Cheers to 21 years!


Next week my daughter will turn 21 years old.

(Quick, somebody pour her me a drink.)

Twenty-one years old. How the hell did this happen? Wasn’t I just celebrating turning 21 in Vegas with my boyfriend who, despite what it looks like in this photograph, didn’t become my husband for over three more years?

Blurry photo courtesy of our friend Chad, who was most likely drunk. Matching plaid shorts courtesy of 1990.

It’s hard to grasp, this whole being the mother of a bonafide adult thing. Sure, she’s technically been an adult since she turned 18, but we all know things don’t get real until you can legally buy yourself a jug of Boone’s Farm.

And apparently, so does society.

Seriously, search gifts for a 21-year-old on Pinterest and you’ll get pages of boozy related stuff like bedazzled wine glasses and hangover kits and personalized puke buckets (I’m not kidding) and fun bouquets made entirely of delicious miniatures.

Amazon is also full of ’21’ labeled things to use to get your drink on &/or things to wear while getting your drink on that tell the world in sassy lingo that you are now legal to get shit faced drunk so it’s all cool.

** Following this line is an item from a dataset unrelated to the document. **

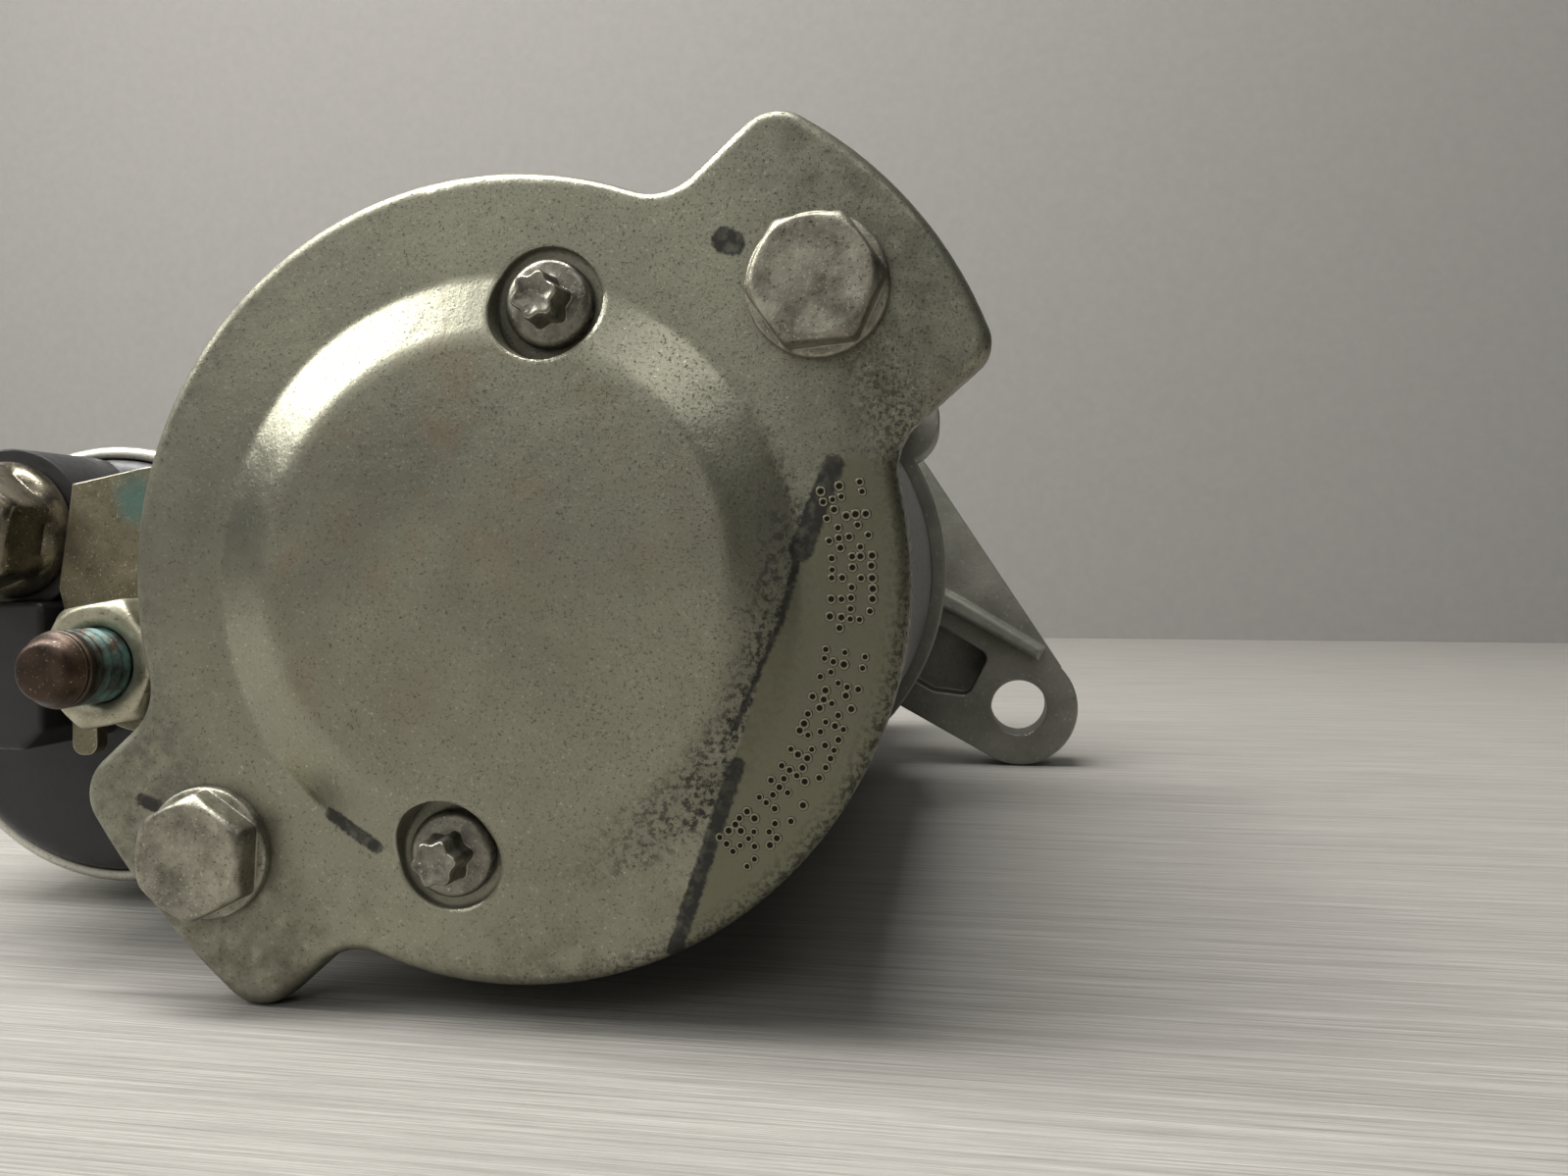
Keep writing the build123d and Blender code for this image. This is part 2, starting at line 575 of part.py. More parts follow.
def signal_terminal():
    blade = Pos(-71.0, -124.0, -12.0) * Box(0.8, 14.0, 6.3)
    return blade - Pos(-71.0, -128.5, -12.0) * Rot(0, 90, 0) * Cylinder(1.0, 4)


def plunger():
    body = bar(-76.6, -43.5, PLUNGER_R, at=SOLENOID)
    return body - bar(-77.0, -62.0, 6.6, at=SOLENOID)


def plunger_hook():
    rod = bar(-43.5, -12.0, 5.5, at=SOLENOID)
    rod -= LEVER_FRAME * Pos(ARM_SPAN - 1.7, HOOK_Y, 0) * Box(9.8, 5.3, 20)
    return fillet(rod.edges().group_by(Axis.Y)[-1], 1.0)


def return_spring():
    return Pos(SOLENOID[0], 0, SOLENOID[1]) * coil(-84.1, -62.1, 5.0, 0.7, 6)


def contact_rod():
    return bar(-115.3, -67.3, 2.5, at=SOLENOID)


def contact_plate():
    return bar(-113.4, -111.6, 16.0, 2.5, at=SOLENOID)


# ---- all the pieces ----
inner_ring, outer_ring, bearing_balls = ball_bearing(-146.2, -139.2, 4.0, 11.0, 7.5, 1.95)

pieces = {
    "end_cover": end_cover(),
    "cover_seal": bar(-144.2, -143.4, YOKE_R - 0.1, YOKE_BORE),
    "through_bolts": through_bolts(),
    "brush_holder_screws": brush_holder_screws(),
    "rear_bearing_inner": inner_ring,
    "rear_bearing_outer": outer_ring,
    "rear_bearing_balls": bearing_balls,
    "yoke": yoke(),
    "field_magnets": field_magnets(),
    "brush_plate": brush_plate(),
    "brush_boxes": brush_boxes(),
    "brush_springs": [brush_spring(a) for a in BRUSH_ANGLES],
    "lead_grommet": lead_grommet(),
    "motor_lead_strap": motor_lead_strap(),
    "centre_bracket": centre_bracket(),
    "shaft_bushes": shaft_bushes(),
    "armature_shaft": armature_shaft(),
    "armature_core": armature_core(),
    "armature_windings": armature_windings(),
    "commutator": commutator(),
    "commutator_hub": bar(*COMM_SPAN, 10.0, 7.4),
    "sun_gear": gear(SUN_TEETH, pi * MODULE / 2 - 0.12, 3.2, GEAR_SPAN),
    "ring_gear": ring_gear(),
    "planet_carrier": planet_carrier(),
    "planet_pins": planet_pins(),
    "output_shaft": output_shaft(),
    "stop_collar": bar(26.6, 28.7, 10.0, SHAFT_R),
    "snap_ring": snap_ring(),
    "gear_bracket": gear_bracket(),
    "drive_housing": drive_housing(),
    "clutch_sleeve": clutch_sleeve(),
    "clutch_barrel": clutch_barrel(),
    "clutch_rollers": clutch_rollers(),
    "clutch_cover": clutch_cover(),
    "pinion": pinion(),
    "shift_lever": shift_lever(),
    "lever_pin": lever_pin(),
    "solenoid_case": solenoid_case(),
    "solenoid_coil": solenoid_coil(),
    "solenoid_bobbin": solenoid_bobbin(),
    "fixed_core": fixed_core(),
    "solenoid_cap": solenoid_cap(),
    "solenoid_screws": solenoid_screws(),
    "motor_stud": stud(M_STUD, -145.4, -138.8),
    "battery_stud": stud(B_STUD, -143.0, -138.4),
    "motor_nut": terminal_nut(M_STUD, -138.4, STRAP_Y[0], 10.0, 0),
    "battery_nut": terminal_nut(B_STUD, -138.0, STRAP_Y[1], 20.0, 7.2),
    "signal_terminal": signal_terminal(),
    "plunger": plunger(),
    "plunger_hook": plunger_hook(),
    "return_spring": return_spring(),
    "contact_rod": contact_rod(),
    "contact_plate": contact_plate(),
}
for number in range(3):
    pieces[f"planet_gear_{number + 1}"] = planet_gear(120 * number)
for number, angle in enumerate(BRUSH_ANGLES):
    pieces[f"brush_{number + 1}"] = brush(angle)

os.makedirs("parts", exist_ok=True)
for name, piece in pieces.items():
    solid = Compound(children=list(piece)) if isinstance(piece, list) else piece
    export_step(solid, f"parts/{name}.step")
    print(name, round(solid.volume, 1))
print(len(pieces), "nodes; fork pivot y", round(PIVOT_Y, 3), "hook y", round(HOOK_Y, 3))
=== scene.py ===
import json
import math
import random

import bpy
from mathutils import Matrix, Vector


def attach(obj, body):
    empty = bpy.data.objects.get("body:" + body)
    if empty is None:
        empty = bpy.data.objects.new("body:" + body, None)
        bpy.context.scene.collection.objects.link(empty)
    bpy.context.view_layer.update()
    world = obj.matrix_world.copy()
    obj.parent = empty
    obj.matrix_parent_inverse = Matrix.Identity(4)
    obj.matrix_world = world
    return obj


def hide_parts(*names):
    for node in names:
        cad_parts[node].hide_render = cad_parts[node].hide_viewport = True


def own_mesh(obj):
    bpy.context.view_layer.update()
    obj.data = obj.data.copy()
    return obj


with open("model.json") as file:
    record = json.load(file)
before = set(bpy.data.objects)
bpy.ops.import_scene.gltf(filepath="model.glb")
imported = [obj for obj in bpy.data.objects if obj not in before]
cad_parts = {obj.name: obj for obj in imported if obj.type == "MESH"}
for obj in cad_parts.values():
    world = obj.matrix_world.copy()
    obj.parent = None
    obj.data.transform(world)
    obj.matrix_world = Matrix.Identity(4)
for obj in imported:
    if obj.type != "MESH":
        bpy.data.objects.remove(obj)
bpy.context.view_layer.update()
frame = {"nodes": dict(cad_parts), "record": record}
nodes = frame["nodes"]
mm = 0.001
print("starter motor: frame loaded,", len(nodes), "CAD pieces")


def hexColor(code, strength=1.0):
    # sRGB hex to the linear colour that the shaders take
    parts = [int(code[i:i + 2], 16) / 255 for i in (1, 3, 5)]
    linear = [c / 12.92 if c <= 0.04045 else ((c + 0.055) / 1.055) ** 2.4 for c in parts]
    return tuple(c * strength for c in linear) + (1.0,)


def addNode(tree, kind, values=None, out=0):
    # one shader node: each value links a socket, sets a property or fills an input
    node = tree.nodes.new("ShaderNode" + kind)
    for key, value in (values or {}).items():
        if isinstance(value, bpy.types.NodeSocket):
            tree.links.new(value, node.inputs[key])
        elif key == "stops":
            elements = node.color_ramp.elements
            for index, (at, grey) in enumerate(value):
                element = elements[index] if index < 2 else elements.new(at)
                element.position = at
                element.color = (grey, grey, grey, 1)
        elif isinstance(key, str) and hasattr(node, key):
            setattr(node, key, value)
        else:
            node.inputs[key].default_value = value
    return node.outputs[out] if node.outputs else node


def newMaterial(name):
    # an empty principled surface, with the place on the object in millimetres
    material = bpy.data.materials.new(name)
    material.use_nodes = True
    tree = material.node_tree
    tree.nodes.clear()
    surface = addNode(tree, "BsdfPrincipled")
    addNode(tree, "OutputMaterial", {"Surface": surface})
    place = addNode(tree, "TexCoord", out=3)
    place = addNode(tree, "VectorMath", {"operation": "SCALE", 0: place, "Scale": 1 / mm})
    return material, tree, surface.node, place


def smoothByAngle(mesh, degrees):
    # soft shading except across edges sharper than this
    for face in mesh.polygons:
        face.use_smooth = True
    mesh.set_sharp_from_angle(angle=math.radians(degrees))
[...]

Same goes for cards. Yesterday I went to Hallmark looking for a birthday card and every card that was specifically for someone turning 21 was a lame attempt at an alcohol joke, not to mention the hilarity of underage drinking, as in, “You’re 21!” *open card and see a poorly drawn cartoon dude chugging a beer* “Now you can finally do all the things you’ve been doing for years!” #facepalm

At Party City there’s an entire 21 section filled with shot glass necklaces and shot glass eyeglasses and stacks of decorated shot glasses and games about doing shots.
In related news, I imagine there’s thousands of adults out there who blame Party City for their lifetime aversion to tequila.

My daughter really isn’t a drinker, so sadly it appears she’s not getting any birthday gifts this year.
Or cards.

But really, it’s maddening how much the whole 21st birthday thing is tied to drinking (says the girl whose 21-year-old self spent her birthday weekend in Vegas drunk on Fuzzy Navels and is now shaking her head in shame and disappointment at what she’s become). I mean, I get it. Believe me, I get it (and so did the trash can outside the Flamingo Hotel that I threw up about six Fuzzy Navels into at 5 a.m. on March 22, 1990). But because I have a daughter who doesn’t tie her 21st birthday to getting completely wasted I’m also a little bit frustrated by it.

Is it because I want to make her an adorable bouquet of miniatures or get her a silly shot glass necklace? Don’t be ridiculous — of course it is, at least a little bit.
But it’s also because as a mama I hate the pressure that’s put on her—and other college kids who don’t depend on alcohol to have a good time—telling her that the social world revolves around not just drinking, but drinking until you get drunk, which seems to be the point.

Listen, as someone who admittedly was over served on her 21st birthday—willingly—I realize that might seem a bit hypocritical. But without getting into an editorial on society’s influence on the alcohol consumption of our teens and young adults, as well as how as adults we should model smart consumption habits, here’s what bothers me: My daughter is making strong, honest choices that are extremely atypical in a college environment, and the fact that she is sometimes made to feel different and even somewhat embarrassed for those choices is maddening, especially on her 21st birthday, a day society is telling her won’t be a success until she’s puking up her Buffalo Wild Wings.

Next week we’ll be able to celebrate with her as we’ll be visiting her at college for a long weekend. Will my husband and I raise a glass to her 21 years? You bet. Will she join us? Absolutely. Will it matter if her glass is full of vodka lemonade or just straight lemonade? Not a bit. (I offered to make her a Fuzzy Navel but she declined—she’s heard the story.) Because what we’ll be toasting to is so much more than what she chooses to fill her glass with. It’s about focusing on and celebrating the remarkable, resolute, courageous, and self respecting adult she’s become.

And if she chooses to do a shot, I’ll join her.

Flowers, cards, and a sweet new spiral perm for my 21st.

Shoulder pads, acid washed jeans, and a sweet new spiral perm. Happy 21st to me.